Only the lines from the start of the data through the one containing "return pairs + mirrored" belong in your answer; return them exactly.

** Given data **

* * * * * * * * *

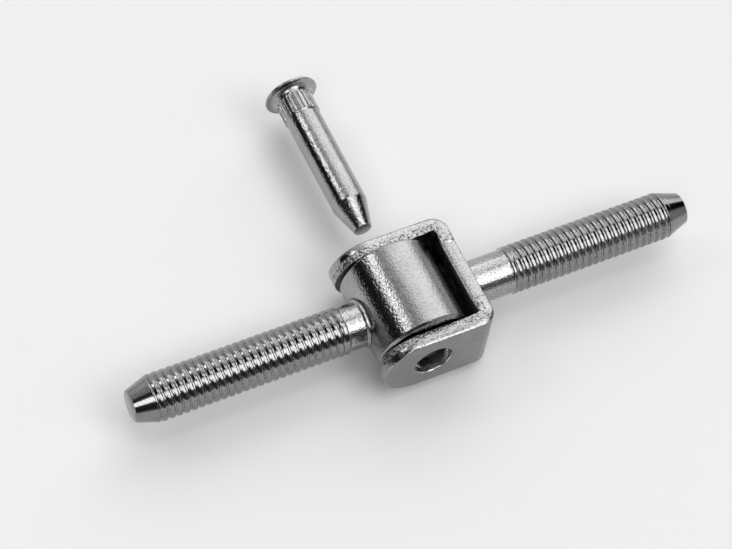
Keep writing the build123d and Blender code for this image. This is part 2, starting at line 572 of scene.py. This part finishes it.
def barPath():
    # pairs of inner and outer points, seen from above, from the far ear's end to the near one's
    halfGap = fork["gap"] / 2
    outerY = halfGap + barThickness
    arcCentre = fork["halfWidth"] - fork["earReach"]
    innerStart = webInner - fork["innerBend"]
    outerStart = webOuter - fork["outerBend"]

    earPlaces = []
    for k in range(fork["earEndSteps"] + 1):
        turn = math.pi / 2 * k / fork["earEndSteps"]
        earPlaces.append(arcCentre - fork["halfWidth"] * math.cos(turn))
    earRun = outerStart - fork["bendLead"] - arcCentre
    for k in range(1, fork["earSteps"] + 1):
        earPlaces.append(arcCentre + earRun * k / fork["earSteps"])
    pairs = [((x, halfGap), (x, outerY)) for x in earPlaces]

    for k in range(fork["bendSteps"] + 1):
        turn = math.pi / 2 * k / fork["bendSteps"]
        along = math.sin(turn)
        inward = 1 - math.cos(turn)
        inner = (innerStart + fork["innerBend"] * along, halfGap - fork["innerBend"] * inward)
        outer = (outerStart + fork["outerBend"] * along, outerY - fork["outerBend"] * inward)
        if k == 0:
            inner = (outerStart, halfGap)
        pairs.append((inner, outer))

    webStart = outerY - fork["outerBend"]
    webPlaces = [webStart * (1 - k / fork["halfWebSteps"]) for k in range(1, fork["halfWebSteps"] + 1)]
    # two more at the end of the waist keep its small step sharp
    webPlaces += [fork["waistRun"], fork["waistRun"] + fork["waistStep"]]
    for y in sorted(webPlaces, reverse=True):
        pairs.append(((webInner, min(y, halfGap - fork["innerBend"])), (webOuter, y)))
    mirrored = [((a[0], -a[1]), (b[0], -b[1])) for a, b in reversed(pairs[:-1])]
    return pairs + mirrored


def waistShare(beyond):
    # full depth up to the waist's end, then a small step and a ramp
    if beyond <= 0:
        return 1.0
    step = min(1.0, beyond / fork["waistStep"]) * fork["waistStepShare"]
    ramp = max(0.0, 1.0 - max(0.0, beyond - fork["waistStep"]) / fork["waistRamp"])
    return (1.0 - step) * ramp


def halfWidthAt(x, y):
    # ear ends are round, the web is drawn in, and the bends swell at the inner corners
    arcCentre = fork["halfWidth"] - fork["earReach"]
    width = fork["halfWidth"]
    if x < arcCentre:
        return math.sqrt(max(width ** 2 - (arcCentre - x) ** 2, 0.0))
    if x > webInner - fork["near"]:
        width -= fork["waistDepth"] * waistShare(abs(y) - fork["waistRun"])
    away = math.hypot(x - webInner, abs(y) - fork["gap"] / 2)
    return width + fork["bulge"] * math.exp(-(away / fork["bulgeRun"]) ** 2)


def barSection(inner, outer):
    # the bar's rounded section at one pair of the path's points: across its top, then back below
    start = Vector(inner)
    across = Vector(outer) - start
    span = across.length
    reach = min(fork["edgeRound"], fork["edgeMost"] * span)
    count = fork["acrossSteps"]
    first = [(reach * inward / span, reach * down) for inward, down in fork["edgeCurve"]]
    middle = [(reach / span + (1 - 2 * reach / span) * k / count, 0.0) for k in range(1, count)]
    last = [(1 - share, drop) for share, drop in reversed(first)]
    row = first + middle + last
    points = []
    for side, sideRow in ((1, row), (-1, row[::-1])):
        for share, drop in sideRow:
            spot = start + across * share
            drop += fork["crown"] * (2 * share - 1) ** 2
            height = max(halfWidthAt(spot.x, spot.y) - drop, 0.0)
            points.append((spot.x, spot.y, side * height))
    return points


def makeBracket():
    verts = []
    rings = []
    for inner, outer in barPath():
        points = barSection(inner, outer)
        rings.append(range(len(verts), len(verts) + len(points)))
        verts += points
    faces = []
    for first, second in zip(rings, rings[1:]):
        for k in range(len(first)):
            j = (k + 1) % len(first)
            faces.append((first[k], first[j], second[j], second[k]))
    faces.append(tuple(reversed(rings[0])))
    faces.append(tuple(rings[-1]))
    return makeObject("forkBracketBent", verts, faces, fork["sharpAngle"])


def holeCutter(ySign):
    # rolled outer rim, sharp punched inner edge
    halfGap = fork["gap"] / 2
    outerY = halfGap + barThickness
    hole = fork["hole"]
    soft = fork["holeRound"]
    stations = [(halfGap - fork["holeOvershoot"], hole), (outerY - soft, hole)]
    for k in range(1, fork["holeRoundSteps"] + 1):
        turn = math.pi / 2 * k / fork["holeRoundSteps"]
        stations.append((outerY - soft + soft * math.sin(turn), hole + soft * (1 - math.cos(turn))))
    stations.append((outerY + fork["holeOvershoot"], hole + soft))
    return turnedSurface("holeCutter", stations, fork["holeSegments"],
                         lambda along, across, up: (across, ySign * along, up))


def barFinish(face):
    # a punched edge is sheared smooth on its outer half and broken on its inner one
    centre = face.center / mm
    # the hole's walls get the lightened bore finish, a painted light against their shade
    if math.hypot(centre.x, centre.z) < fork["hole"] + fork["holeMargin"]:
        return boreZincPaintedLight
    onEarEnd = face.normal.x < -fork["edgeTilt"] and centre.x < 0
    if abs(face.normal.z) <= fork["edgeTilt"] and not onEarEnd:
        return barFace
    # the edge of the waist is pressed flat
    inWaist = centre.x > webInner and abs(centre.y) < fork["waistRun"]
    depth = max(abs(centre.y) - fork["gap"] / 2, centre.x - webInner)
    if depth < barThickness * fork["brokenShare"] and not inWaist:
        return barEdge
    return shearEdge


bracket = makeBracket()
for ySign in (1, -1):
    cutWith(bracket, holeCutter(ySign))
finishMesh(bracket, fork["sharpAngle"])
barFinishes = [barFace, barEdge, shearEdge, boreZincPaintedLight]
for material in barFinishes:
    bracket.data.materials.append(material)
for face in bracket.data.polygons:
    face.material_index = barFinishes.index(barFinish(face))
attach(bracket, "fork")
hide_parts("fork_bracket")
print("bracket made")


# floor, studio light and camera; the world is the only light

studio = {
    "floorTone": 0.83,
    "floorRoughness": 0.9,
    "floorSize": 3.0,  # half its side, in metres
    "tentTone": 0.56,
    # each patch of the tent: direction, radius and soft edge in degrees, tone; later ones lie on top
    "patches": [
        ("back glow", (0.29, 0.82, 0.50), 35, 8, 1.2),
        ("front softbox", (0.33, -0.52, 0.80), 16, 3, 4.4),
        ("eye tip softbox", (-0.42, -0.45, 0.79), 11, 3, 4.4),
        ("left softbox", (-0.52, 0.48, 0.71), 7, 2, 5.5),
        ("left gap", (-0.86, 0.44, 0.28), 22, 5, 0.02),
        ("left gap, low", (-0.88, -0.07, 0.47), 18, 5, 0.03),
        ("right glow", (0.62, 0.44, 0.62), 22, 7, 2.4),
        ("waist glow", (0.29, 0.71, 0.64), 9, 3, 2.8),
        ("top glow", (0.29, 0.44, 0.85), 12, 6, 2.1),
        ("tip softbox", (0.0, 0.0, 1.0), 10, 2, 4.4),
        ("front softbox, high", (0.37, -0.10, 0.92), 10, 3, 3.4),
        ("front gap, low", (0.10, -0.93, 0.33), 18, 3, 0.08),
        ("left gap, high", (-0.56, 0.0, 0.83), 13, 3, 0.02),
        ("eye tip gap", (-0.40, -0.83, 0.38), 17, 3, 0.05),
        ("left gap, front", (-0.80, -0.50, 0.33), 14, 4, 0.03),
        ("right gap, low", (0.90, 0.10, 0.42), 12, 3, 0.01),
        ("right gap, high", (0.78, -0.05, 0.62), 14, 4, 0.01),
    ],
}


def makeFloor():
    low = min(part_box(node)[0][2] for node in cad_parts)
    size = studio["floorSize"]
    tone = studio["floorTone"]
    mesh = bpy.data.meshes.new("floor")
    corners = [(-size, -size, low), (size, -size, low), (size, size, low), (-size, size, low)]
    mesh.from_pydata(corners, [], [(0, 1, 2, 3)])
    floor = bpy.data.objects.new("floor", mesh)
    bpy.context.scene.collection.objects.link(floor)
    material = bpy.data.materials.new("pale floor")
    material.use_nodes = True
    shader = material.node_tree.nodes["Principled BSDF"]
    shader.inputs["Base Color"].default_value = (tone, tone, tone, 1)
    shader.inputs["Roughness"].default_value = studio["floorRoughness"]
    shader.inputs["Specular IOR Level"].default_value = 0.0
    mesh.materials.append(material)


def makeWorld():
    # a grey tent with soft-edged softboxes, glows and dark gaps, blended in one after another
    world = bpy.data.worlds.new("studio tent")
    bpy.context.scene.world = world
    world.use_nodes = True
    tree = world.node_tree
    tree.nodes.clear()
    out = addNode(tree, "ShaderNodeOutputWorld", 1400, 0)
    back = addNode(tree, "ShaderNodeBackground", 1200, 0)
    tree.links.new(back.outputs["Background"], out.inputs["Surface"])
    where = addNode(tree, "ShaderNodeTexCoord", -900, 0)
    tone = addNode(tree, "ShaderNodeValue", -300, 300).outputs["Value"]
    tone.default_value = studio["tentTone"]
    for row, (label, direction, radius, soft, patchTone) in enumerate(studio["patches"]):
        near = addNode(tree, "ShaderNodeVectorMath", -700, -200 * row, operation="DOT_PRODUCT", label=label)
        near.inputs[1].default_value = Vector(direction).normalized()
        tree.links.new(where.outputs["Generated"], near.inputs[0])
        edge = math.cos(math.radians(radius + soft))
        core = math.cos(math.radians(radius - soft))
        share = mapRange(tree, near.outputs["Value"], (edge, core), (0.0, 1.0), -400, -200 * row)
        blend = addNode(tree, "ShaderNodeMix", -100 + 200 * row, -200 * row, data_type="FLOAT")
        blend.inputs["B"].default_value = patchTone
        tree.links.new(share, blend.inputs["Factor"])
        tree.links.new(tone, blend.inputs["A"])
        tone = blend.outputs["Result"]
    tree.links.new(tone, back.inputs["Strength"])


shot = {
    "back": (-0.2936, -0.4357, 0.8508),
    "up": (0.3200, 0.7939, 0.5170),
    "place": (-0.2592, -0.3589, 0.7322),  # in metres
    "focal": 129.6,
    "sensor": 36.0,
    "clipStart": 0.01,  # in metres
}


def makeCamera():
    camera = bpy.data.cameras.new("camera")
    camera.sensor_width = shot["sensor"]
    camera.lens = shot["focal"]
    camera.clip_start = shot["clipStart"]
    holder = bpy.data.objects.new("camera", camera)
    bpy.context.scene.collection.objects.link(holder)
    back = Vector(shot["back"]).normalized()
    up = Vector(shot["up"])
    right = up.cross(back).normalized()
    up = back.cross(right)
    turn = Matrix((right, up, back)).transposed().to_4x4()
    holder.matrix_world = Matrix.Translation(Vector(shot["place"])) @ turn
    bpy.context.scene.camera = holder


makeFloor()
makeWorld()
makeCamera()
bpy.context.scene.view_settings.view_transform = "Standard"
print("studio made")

* * * * * * * * *

** Output **
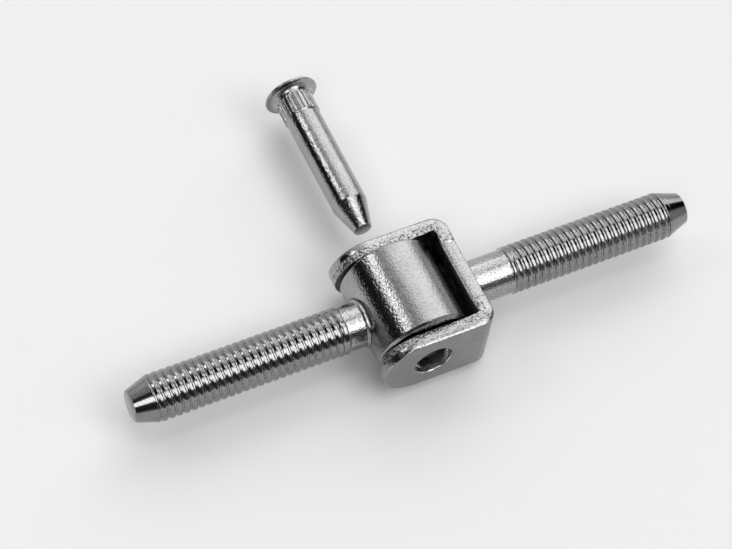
Keep writing the build123d and Blender code for this image. This is part 2, starting at line 572 of scene.py. This part finishes it.
def barPath():
    # pairs of inner and outer points, seen from above, from the far ear's end to the near one's
    halfGap = fork["gap"] / 2
    outerY = halfGap + barThickness
    arcCentre = fork["halfWidth"] - fork["earReach"]
    innerStart = webInner - fork["innerBend"]
    outerStart = webOuter - fork["outerBend"]

    earPlaces = []
    for k in range(fork["earEndSteps"] + 1):
        turn = math.pi / 2 * k / fork["earEndSteps"]
        earPlaces.append(arcCentre - fork["halfWidth"] * math.cos(turn))
    earRun = outerStart - fork["bendLead"] - arcCentre
    for k in range(1, fork["earSteps"] + 1):
        earPlaces.append(arcCentre + earRun * k / fork["earSteps"])
    pairs = [((x, halfGap), (x, outerY)) for x in earPlaces]

    for k in range(fork["bendSteps"] + 1):
        turn = math.pi / 2 * k / fork["bendSteps"]
        along = math.sin(turn)
        inward = 1 - math.cos(turn)
        inner = (innerStart + fork["innerBend"] * along, halfGap - fork["innerBend"] * inward)
        outer = (outerStart + fork["outerBend"] * along, outerY - fork["outerBend"] * inward)
        if k == 0:
            inner = (outerStart, halfGap)
        pairs.append((inner, outer))

    webStart = outerY - fork["outerBend"]
    webPlaces = [webStart * (1 - k / fork["halfWebSteps"]) for k in range(1, fork["halfWebSteps"] + 1)]
    # two more at the end of the waist keep its small step sharp
    webPlaces += [fork["waistRun"], fork["waistRun"] + fork["waistStep"]]
    for y in sorted(webPlaces, reverse=True):
        pairs.append(((webInner, min(y, halfGap - fork["innerBend"])), (webOuter, y)))
    mirrored = [((a[0], -a[1]), (b[0], -b[1])) for a, b in reversed(pairs[:-1])]
    return pairs + mirrored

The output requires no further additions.